The drinks: As much as I liked it, Panera’s chai was made with a pre-packaged syrup, leaving the ginger notes flat and the final product a tad cloying. I could find perfectly perfumed chai on Devon Avenue, but it was often watered down or overly spicy.

I found my Goldilocks ideal in Chiya Chai’s basic ginger-cardamom blend ($3.75-$5.90). Organic black tea imported by Aryal’s father is steeped to order, while the ginger and cardamom spice blends are ground fresh daily. The tea, spices and organic whole milk are frothed in a unique, showy way: Servers pour the mixture from one jug to another, and with each pour, the jugs are pulled farther and farther apart, creating a milky Niagara Falls-like scene.

“This is how the chai wallahs do it,” Schaefer said. “A chai wallah is the owner of a little tea stand in India or Nepal. The pouring infuses the spice and creates a froth.”

The creamy top on the chai is foamy like the head on an art-directed root beer float. The brew is thick, wafts floral notes and finishes with a kick of heat from the ginger. There are 15 flavors available at Chiya Chai, and they can all be brewed with a black tea, green tea or caffeine-free rooibos base. Schaefer and Aryal know we’re living in a Starbucks world, so they also offer many non-traditional blends like coffee-hazelnut, caramel-sea salt and my personal favorite, dark chocolate-spearmint. It tastes like a York Peppermint Pattie melted into a brisk English tea. It’s warming and soulful like a good cup of hot cocoa and aromatic like a garden breeze.

The food: I expected the chai to be good at a place called Chiya Chai, but what I didn’t anticipate was that the food—Nepalese classics infused with global ingredients—would also be fantastic. Chicken masala ($9, served with white basmati rice), which is often heavy with cream and butter, was light, tangy and lip-smackingly fresh with curry heat.

The chicken balti pie ($8.50) featured a moist crust that cleaved into hundreds of pastry shards with each bite. Its innards were full of firm carrot cubes, pea orbs and silky bits of chicken that wafted coriander and cumin. The pastry and filling could have used a touch more salt, but that’s not a deal breaker.

Momo dumplings ($8), the Nepalese version of potstickers, featured a slightly glutinous housemade wrapper that’s thinner than traditional Chinese dumplings. Inside, juicy pork was studded with scallions and sweet red onion that finished with chili heat and lilting notes of champagne grapes. Chiya chili potatoes ($6), rusty orange-colored sweet and spicy carb cubes, were glazed with honey and spiked with vinegar. The addictive flavor explains why they were the first thing to disappear from my table.

The service: Servers distinctly pronounced the name of each dish and described flavors, ingredients and preparations as they made drop-offs. Because there isn’t much room between tables here, my party of four didn’t bother to mash our tables together when we sat down. But Schaefer noticed the disconnect and came over to bring them together as our food arrived to create a more communal experience.

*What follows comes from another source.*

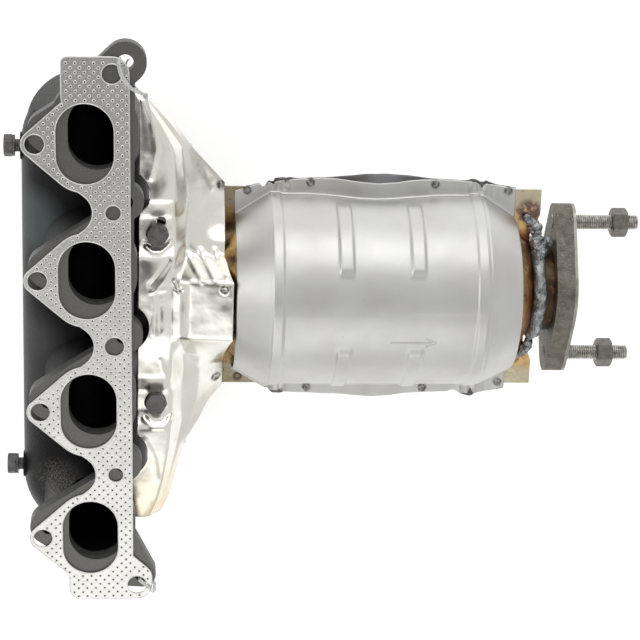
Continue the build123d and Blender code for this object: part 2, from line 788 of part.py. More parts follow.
def gasket_tie_lower():
    """Nylon strap looped through the bottom hole and round the ear."""
    width, thickness = LOOP_STRAP
    height = FLANGE_THICKNESS + GASKET_THICKNESS + 2 * LOOP_CLEARANCE
    middle = (GASKET_THICKNESS - FLANGE_THICKNESS) / 2
    turn = math.radians(LOOP_ANGLE)
    along = (math.cos(turn), math.sin(turn), 0)
    centre = (LOOP_START[0] + along[0] * LOOP_SPAN / 2, LOOP_START[1] + along[1] * LOOP_SPAN / 2, middle)
    with BuildPart() as tie:
        with BuildSketch(Plane(origin=centre, x_dir=along, z_dir=(along[1], -along[0], 0))):
            RectangleRounded(LOOP_SPAN + 2 * thickness, height + 2 * thickness, 2)
            RectangleRounded(LOOP_SPAN, height, 2 - thickness, mode=Mode.SUBTRACT)
        extrude(amount=width / 2, both=True)
    return tie


def main():
    """Build every piece and write its file."""
    keep(exhaust_manifold(), "exhaust_manifold")
    keep(head_gasket(), "head_gasket")
    keep(gasket_tie_upper(), "gasket_tie_upper")
    keep(gasket_tie_lower(), "gasket_tie_lower")
    keep(manifold_shield(), "manifold_shield")
    for name, y in zip(("upper", "lower"), SHIELD_BOLT_YS):
        seat = Plane(origin=(SHIELD_BOLT_X, y, -SHIELD_SEAT_DROP))
        keep(flange_bolt(seat, SHEET), f"shield_bolt_{name}")
    for name, y in zip(("upper", "lower"), SIDE_BOLT_YS):
        keep(flange_bolt(side_face(y), SIDE_BOLT_STANDOFF), f"side_bolt_{name}")
    front_can = converter_can_front()
    keep(front_can, "converter_can_front")
    keep(converter_can_rear(front_can), "converter_can_rear")
    for name, x in zip(("front", "rear"), BRICK_XS):
        keep(brick(x), f"catalyst_brick_{name}")
        keep(mat(x), f"brick_mat_{name}")
    front_shield = converter_shield_front()
    keep(front_shield, "converter_shield_front")
    keep(converter_shield_rear(front_shield), "converter_shield_rear")
    keep(inlet_weld(), "inlet_weld")
    keep(outlet_weld(), "outlet_weld")
    keep(outlet_pipe(), "outlet_pipe")
    keep(
        outlet_plate(OUTLET_FLANGE_X, OUTLET_FLANGE_THICKNESS, PIPE_RADIUS, STUD_SEAT_RADIUS),
        "outlet_flange",
    )
    keep(
        outlet_plate(OUTLET_FACE_X, OUTLET_GASKET_THICKNESS, PIPE_RADIUS - PIPE_WALL, OUTLET_STUD_HOLE / 2),
        "outlet_gasket",
    )
    for name, y, nut_x in zip(("upper", "lower"), OUTLET_STUD_YS, (NUT_UPPER_X, NUT_LOWER_X)):
        keep(outlet_stud(y, nut_x), f"outlet_stud_{name}")
        keep(outlet_nut(y, nut_x), f"outlet_nut_{name}")


main()
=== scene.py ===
import json
import math
import random

import bmesh
import bpy
from bpy.props import FloatProperty, FloatVectorProperty, PointerProperty
from mathutils import Matrix, Vector, noise


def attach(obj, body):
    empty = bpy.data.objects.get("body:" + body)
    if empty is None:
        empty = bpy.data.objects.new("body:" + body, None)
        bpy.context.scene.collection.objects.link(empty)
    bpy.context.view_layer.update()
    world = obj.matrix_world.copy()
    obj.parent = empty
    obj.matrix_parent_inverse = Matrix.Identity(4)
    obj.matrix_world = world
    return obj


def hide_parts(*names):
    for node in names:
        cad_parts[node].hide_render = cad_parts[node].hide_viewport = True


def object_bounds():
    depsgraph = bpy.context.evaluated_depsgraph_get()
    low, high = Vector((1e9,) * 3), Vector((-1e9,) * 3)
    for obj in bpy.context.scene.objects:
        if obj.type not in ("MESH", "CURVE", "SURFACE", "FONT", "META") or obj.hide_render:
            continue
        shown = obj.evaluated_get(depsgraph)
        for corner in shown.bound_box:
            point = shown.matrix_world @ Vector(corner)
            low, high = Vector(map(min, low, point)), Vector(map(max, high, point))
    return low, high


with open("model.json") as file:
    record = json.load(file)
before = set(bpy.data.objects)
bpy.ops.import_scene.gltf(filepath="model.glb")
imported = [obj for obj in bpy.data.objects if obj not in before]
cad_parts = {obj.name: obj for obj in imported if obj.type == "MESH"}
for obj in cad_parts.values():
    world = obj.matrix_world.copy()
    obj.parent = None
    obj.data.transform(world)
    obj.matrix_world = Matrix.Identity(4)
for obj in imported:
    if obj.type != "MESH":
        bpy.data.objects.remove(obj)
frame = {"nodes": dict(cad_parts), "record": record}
CAD_BOX = [list(corner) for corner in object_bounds()]

bl_info = {
    "name": "Exhaust manifold converter",
    "version": (1, 0, 0),
    "blender": (4, 5, 0),
    "location": "3D View > Sidebar > Converter",
    "description": "Dresses a cast manifold with its welded catalytic converter",
    "category": "Add Mesh",
}

MM = 0.001
NODES = frame["nodes"]

# Places in millimetres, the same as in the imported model; the gasket hangs off its place
AXIS_Y = 17.0
AXIS_Z = -58.0
FLANGE_DEPTH = 12.0
GASKET_TOP = 1.5
GASKET_SLIP = (-5.9, -7.4)
GASKET_TURN = math.radians(0.77)
ROW_X = 48.0
PORT_X = 31.0
PORT_PITCH = 88.0
PORT_WIDTH = 36.5
PORT_HEIGHT = 46.6
GASKET_PORT_HEIGHT = 51.5
# How far the gasket's openings stand off the ports, and the lips above the head face
LIP_MARGIN = 3.0
LIP_LEAST = 0.5
LIP_RISE = 0.03
BOSS_YS = (88.0, 0.0, -88.0)
SCALLOP_RADIUS = 16.2
LIP_X = 57.0
LOW_LIP_X = 51.0
# Where the lip steps back to its low part, and over how long
LIP_STEP = (-98.0, 14.0)
SHIELD_RADIUS = 65.0
SHIELD_START = 120.0
SHIELD_END = 307.0
SHIELD_TAPER = 22.0
BARREL_SLIP = -1.3
BARREL_ENDS = {1: 50.5, -1: 55.0}
SHEET = 1.0
BEAD_XS = (146.5, 279.3)
RIB_XS = (190.2, 236.7)
BEAD_HALF = 4.4
BEAD_HEIGHT = 1.1
RIB_HALF = 5.6
RIB_HEIGHT = 1.9
RIB_DEGREES = (13.0, 69.0)
# Columns and rows of the front half's grid and of the rear half's, by the way each looks
HALF_GRIDS = {1: (290, 160), -1: (190, 130)}
STUD_YS = (63.0, -29.0)
STUD_RUN = (332.6, 391.0)
STUD_RADIUS = 5.0
SIDE_BOLTS = ((-20.0, 106.8, -74.0), (-20.0, -116.3, -74.0))
SIDE_THREAD = (-3.7, 1.0)
SIDE_RADIUS = 4.3
# Depth of a thread and its crest as shares of its pitch, and the chamfer at its end
THREAD_DEPTH = 0.58
THREAD_CREST = (0.42, 0.58)
CHAMFER = 0.9

# y, strip height, shoulder x, then (x, z) of foot, crest and edge
SHIELD_STATIONS = [
    (149, -21, 60, (61.5, -23), (63, -24.5), (65, -27.5)),
    (134, -19, 70, (73, -24), (76, -26), (79, -29.5)),
    (118, -18, 79, (84, -27), (87, -28.5), (90, -31)),
    (88, -18, 80.5, (88, -33), (97, -40), (113.5, -56)),
    (84, -18, 80.5, (88, -33), (97, -39), (113.5, -56)),
    (73, -24, 80.5, (88, -33), (97, -37), (113.5, -50)),
    (55, -24, 80.5, (88, -31), (97, -32), (113, -32)),
    (46, -18, 80.5, (88, -30), (97, -29), (113, -29)),
    (33, -16.5, 79, (84, -16), (90, -12.5), (118, -7.5)),
    (-6, -16.5, 79, (84, -16), (90, -12.5), (118, -7.5)),
    (-22, -18, 79, (87, -29), (97, -28.5), (114.5, -33)),
    (-34, -18, 79, (87, -33), (97, -36), (114.5, -54)),
    (-45, -24, 79, (87, -33), (97, -38), (114.5, -56)),
    (-52, -24, 79, (87, -33), (97, -40), (114, -56)),
    (-61, -24, 79, (86.5, -33), (94, -38), (104, -47)),
    (-70, -18, 79, (86, -32), (92, -36), (99, -42)),
    (-84, -18, 78, (83, -27), (85.5, -29), (88.5, -32)),
    (-108, -18, 74, (77.5, -25), (79.5, -27), (82, -30)),
    (-122, -18.5, 70.5, (74, -25), (76, -27), (78.5, -30)),
    (-133.5, -20, 65.5, (68.5, -25), (70.5, -27.5), (73.5, -31)),
]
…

Bottom line: Not only are Schaefer and Aryal serving some revolutionary chai, but they’re also providing a pretty good introduction to Nepalese food along the way.

“Chai is at the point where coffee was 10 years ago,” Schaefer said. “What we’re doing is different and high-quality. We want to start a chai revolution here in Chicago.”

Mini-review: Chiya Chai Cafe
2770 N. Milwaukee Ave. 773-360-7541
Rating: ** (out of four)

This article first appeared in Redeye Chicago in a different form.